Row Equivalent Matrix Systems have the same Solution Set
# Statement
Let $F$ be a Field, let $m,n \in \mathbb{N}$ and let $A \mathbf{x} = \mathbf{b}$ and $B \mathbf{x} = \mathbf{c}$ be two Row Equivalent Matrix Systemss.
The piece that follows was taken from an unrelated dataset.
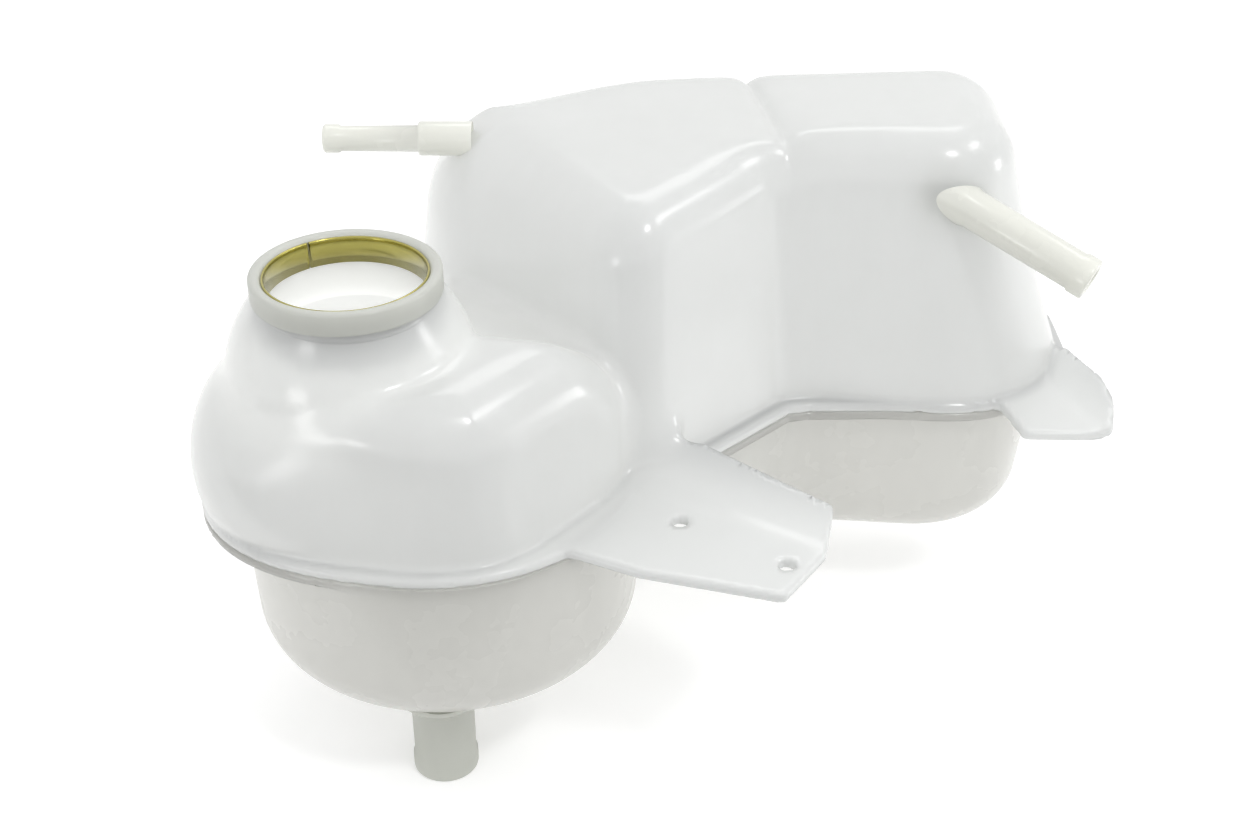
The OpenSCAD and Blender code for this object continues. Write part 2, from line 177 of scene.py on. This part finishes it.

Then $${\mathbf{x} \in F^{n} : A \mathbf{x} = \mathbf{b}} = {\mathbf{y} \in F^{n} : B \mathbf{y} = \mathbf{c}}.$$ That is, the two Matrix Equation Systems have the same Solution Set.
# Proof
Since $\begin{pmatrix}A &\Big| &\mathbf{b}\end{pmatrix} \sim_{R} \begin{pmatrix}B &\Big| &\mathbf{c}\end{pmatrix}$, there exists $e_{1}, \dots, e_{k} \in \text{Row}F^{m \times \cdot}$ so that $$e_{1} \circ \cdots \circ e_{k}(\begin{pmatrix}A &\Big| &\mathbf{b}\end{pmatrix}) = \begin{pmatrix}B &\Big| &\mathbf{c}\end{pmatrix}.$$ Since row operations can be represented as matrices, we can rewrite this chain of Function Composition as $$E_{1}\cdots E_{k} \begin{pmatrix}A &\Big| &\mathbf{b}\end{pmatrix} = \begin{pmatrix}B &\Big| &\mathbf{c}\end{pmatrix},$$ where $E_{i}$ is the matrix representation of $e_{i}$ for $i \in [k]$. Since Matrix Multiplication Distributes over Columns we have that $$\begin{align*} E_{1} \cdots E_{k} \mathbf{b} &= \mathbf{c}\\ E_{1} \cdots E_{k} A &= B. \end{align*}$$ Now suppose $\mathbf{x} \in F^{n}$ so that $A \mathbf{x} = \mathbf{b}$. Then $$\mathbf{c} = E_{1} \cdots E_{k} \mathbf{b} = E_{1} \cdots E_{k} A = B$$ so $\mathbf{x} \in {\mathbf{y} \in F^{n} : B \mathbf{y} = \mathbf{0}}$ and $${\mathbf{x} \in F^{n} : A \mathbf{x} = \mathbf{b}} \subset {\mathbf{y} \in F^{n} : B \mathbf{y} = \mathbf{c}}.$$ But since $\begin{pmatrix}A &\Big| &\mathbf{b}\end{pmatrix} \sim_{R} \begin{pmatrix}B &\Big| &\mathbf{c}\end{pmatrix}$ means $\begin{pmatrix}B &\Big| &\mathbf{c}\end{pmatrix} \sim_{R} \begin{pmatrix}A &\Big| &\mathbf{b}\end{pmatrix}$, the same argument gives us that $${\mathbf{x} \in F^{n} : A \mathbf{x} = \mathbf{b}} \supset {\mathbf{y} \in F^{n} : B \mathbf{y} = \mathbf{c}}.$$ Therefore $${\mathbf{x} \in F^{n} : A \mathbf{x} = \mathbf{b}} = {\mathbf{y} \in F^{n} : B \mathbf{y} = \mathbf{c}}.$$ $\blacksquare$
# Remarks
- TODO this could be simplified by looking at invertible matrices as a Group. Then establish that Elementary Row Operations are just invertible matrices.